Cauchy Riemann complex function real and imaginary parts

[Redwaves]

Homework Statement

Find real and imaginary parts of a complex function

Relevant Equations

$f(z)= \frac{1}{1+z}$

Hi,
I have to find the real and imaginary parts and then using Cauchy Riemann calculate $\frac{df}{dz}$
First, $\frac{df}{dz} = \frac{1}{(1+z)^2}$

Then, $f(z)= \frac{1}{1+z} = \frac{1}{1+ x +iy} => \frac{1+x}{(1+x)^2 +y^2} - \frac{-iy}{(1+x^2) + y^2}$
thus, $\frac{df}{dz} = \frac{\partial u}{\partial x} + i \frac{\partial v}{\partial x} = \frac{-(1+x)^2 + y^2}{((1+x)^2 + y^2)^2} + \frac{i2y(1+x)}{((1+x)^2 + y^2)^2}$

However, it doesn't match with $\frac{1}{(1+z)^2}$,where is my error.

 

[SammyS]

Hi,
I have to find the real and imaginary parts and then using Cauchy Riemann calculate $\frac{df}{dz}$
First, $\frac{df}{dz} = \frac{1}{(1+z)^2}$

Then, $f(z)= \frac{1}{1+z} = \frac{1}{1+ x +iy} => \frac{1+x}{(1+x)^2 +y^2} - \frac{-iy}{(1+x^2) + y^2}$
thus, $\frac{df}{dz} = \frac{\partial u}{\partial x} + i \frac{\partial v}{\partial x} = \frac{-(1+x)^2 + y^2}{((1+x)^2 + y^2)^2} + \frac{i2y(1+x)}{((1+x)^2 + y^2)^2}$

However, it doesn't match with $\frac{1}{(1+z)^2}$,where is my error.

Does if match $\dfrac{-1}{(1+z)^2}$ ?

 

[Redwaves]

Does if match $\dfrac{-1}{(1+z)^2}$ ?

As far as I can tell, I don't get the same answer.

 

[SammyS]

As far as I can tell, I don't get the same answer.
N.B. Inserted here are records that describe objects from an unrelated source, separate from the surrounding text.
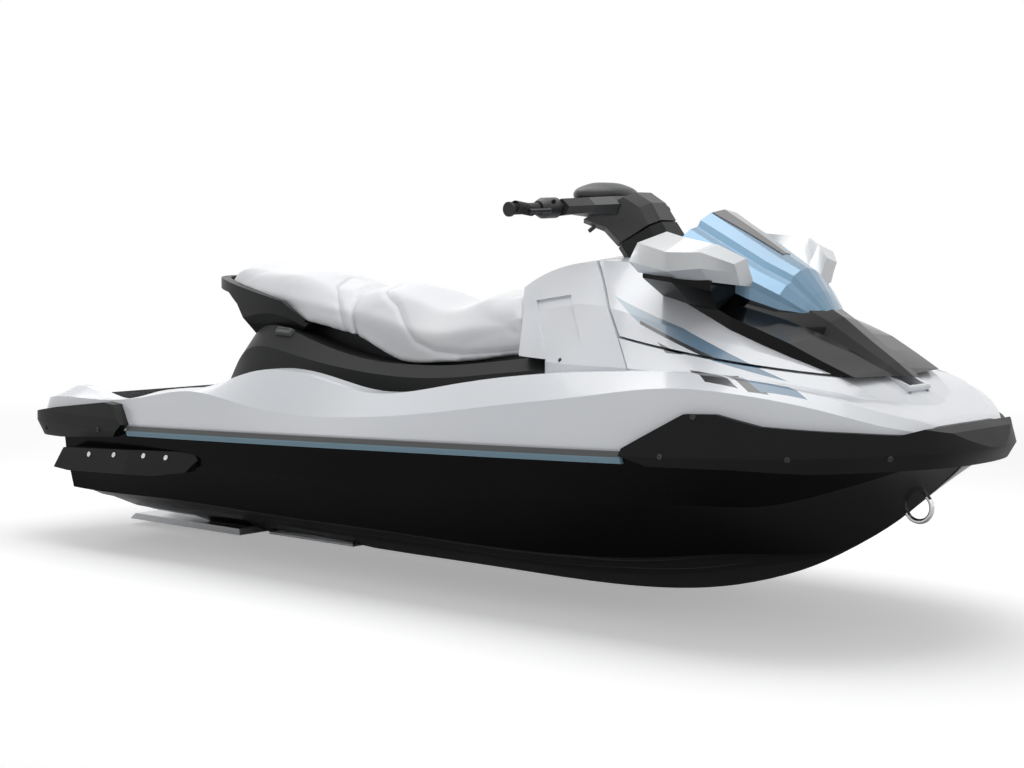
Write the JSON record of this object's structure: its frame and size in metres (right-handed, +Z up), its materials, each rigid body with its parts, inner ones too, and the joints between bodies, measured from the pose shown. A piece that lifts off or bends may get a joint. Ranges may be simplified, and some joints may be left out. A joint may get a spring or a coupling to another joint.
{
  "type": "personal watercraft",
  "caption": "Three-seat personal watercraft with a keeled hull, long stepped seat, handlebar, opening front hood and a steered water-jet drive.",
  "frame": {"origin": "on the centre plane at the waterline, midway along the craft", "axes": "+X towards the bow, +Y towards the port side, +Z up"},
  "size_m": [3.3679, 1.2174, 1.1904],
  "materials": {
    "hull_gloss": "gloss",
    "deck_gloss": "gloss",
    "upholstery": "satin",
    "trim_plastic": "satin",
    "bumper_plastic": "satin",
    "rail_plastic": "satin",
    "mat_foam": "matte",
    "grip_rubber": "matte",
    "bar_aluminium": "anodised",
    "cast_aluminium": "cast",
    "impeller_steel": "machined",
    "engine_block": "cast",
    "eye_steel": "polished",
    "fairing_gloss": "gloss",
    "visor_paint": "metallic",
    "visor_glass": "tinted",
    "panel_plastic": "gloss",
    "mirror_paint": "metallic",
    "mirror_glass": "polished"
  },
  "bodies": {
    "root": {"bow_bumper": "bumper_plastic", "bow_eye": "eye_steel", "console": "deck_gloss", "deck": "deck_gloss", "engine": "engine_block", "footwell_mat_port": "mat_foam", "footwell_mat_starboard": "mat_foam", "grab_handle": "trim_plastic", "hull": "hull_gloss", "intake_grate": "cast_aluminium", "platform_mat": "mat_foam", "pump_housing": "cast_aluminium", "ride_plate": "cast_aluminium", "rub_rail_port": "rail_plastic", "rub_rail_starboard": "rail_plastic", "seat_front": "upholstery", "seat_pedestal": "trim_plastic", "seat_rear": "upholstery", "sponson_port": "bumper_plastic", "sponson_starboard": "bumper_plastic", "steering_column": "trim_plastic", "stern_bumper_port": "bumper_plastic", "stern_bumper_starboard": "bumper_plastic", "stern_eye_port": "eye_steel", "stern_eye_starboard": "eye_steel"},
    "hood": {"hood": "deck_gloss", "hood_fairing": "fairing_gloss", "instrument_panel": "panel_plastic", "mirror_glass_port": "mirror_glass", "mirror_glass_starboard": "mirror_glass", "mirror_housing_port": "mirror_paint", "mirror_housing_starboard": "mirror_paint", "visor": "visor_paint", "visor_insert": "visor_glass"},
    "handlebar": {"control_pod_port": "trim_plastic", "control_pod_starboard": "trim_plastic", "grip_port": "grip_rubber", "grip_starboard": "grip_rubber", "handlebar": "bar_aluminium", "handlebar_pad": "trim_plastic", "shift_lever": "trim_plastic", "steering_shroud": "trim_plastic", "throttle_lever": "bar_aluminium"},
    "glovebox_lid": {"glovebox_lid": "deck_gloss"},
    "steering_nozzle": {"steering_nozzle": "cast_aluminium"},
    "reverse_gate": {"reverse_gate": "trim_plastic"},
    "impeller": {"impeller": "impeller_steel"}
  },
  "joints": [
    {"name": "steering", "type": "hinge", "parent": "root", "child": "handlebar", "pos_m": [0.56, 0, 0.79], "axis": [-0.4695, 0, 0.8829], "range_deg": [-20, 20]},
    {"name": "nozzle_turn", "type": "hinge", "parent": "root", "child": "steering_nozzle", "pos_m": [-1.403, 0, -0.13], "axis": [0, 0, 1], "range_deg": [-18, 18]},
    {"name": "impeller_spin", "type": "hinge", "parent": "root", "child": "impeller", "pos_m": [-1.175, 0, -0.13], "axis": [1, 0, 0], "continuous": true},
    {"name": "reverse_gate", "type": "hinge", "parent": "root", "child": "reverse_gate", "pos_m": [-1.345, 0, -0.13], "axis": [0, 1, 0], "range_deg": [-65, 0]},
    {"name": "hood_hinge", "type": "hinge", "parent": "root", "child": "hood", "pos_m": [1.437, 0, 0.394], "axis": [0, 1, 0], "range_deg": [0, 50]},
    {"name": "glovebox_lid", "type": "hinge", "parent": "root", "child": "glovebox_lid", "pos_m": [0.291, 0, 0.668], "axis": [0, -1, 0], "range_deg": [0, 95]}
  ],
  "couplings": [
    {"joint": "nozzle_turn", "follows": "steering", "ratio": -0.9}
  ]
}
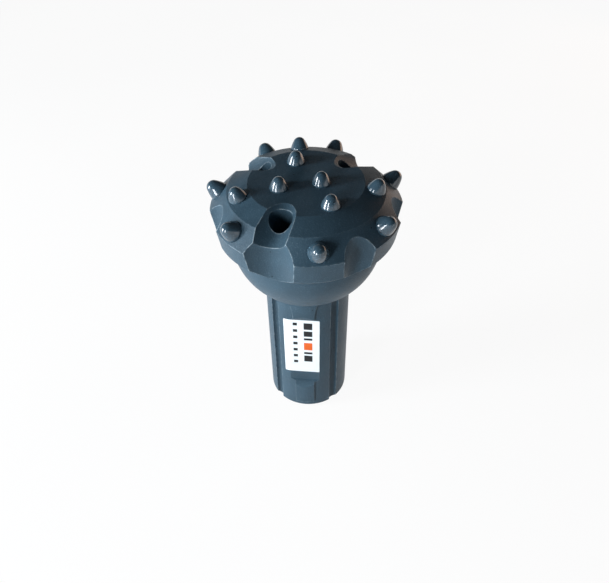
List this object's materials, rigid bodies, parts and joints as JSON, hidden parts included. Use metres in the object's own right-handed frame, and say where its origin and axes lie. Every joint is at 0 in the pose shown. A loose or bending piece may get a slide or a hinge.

You have that $\dfrac{1}{1+ x +iy} = \dfrac{1+x}{(1+x)^2 +y^2} - \dfrac{-iy}{(1+x^2) + y^2}$ .

Check that.

I get $\dfrac{1+x}{(1+x)^2 +y^2} - \dfrac{iy}{(1+x^2) + y^2}$

 

[Redwaves]

You have that $\dfrac{1}{1+ x +iy} = \dfrac{1+x}{(1+x)^2 +y^2} - \dfrac{-iy}{(1+x^2) + y^2}$ .

Check that.

I get $\dfrac{1+x}{(1+x)^2 +y^2} - \dfrac{iy}{(1+x^2) + y^2}$

I have the same on paper, typo here, sorry.

 

[SammyS]

I have the same on paper, typo here, sorry.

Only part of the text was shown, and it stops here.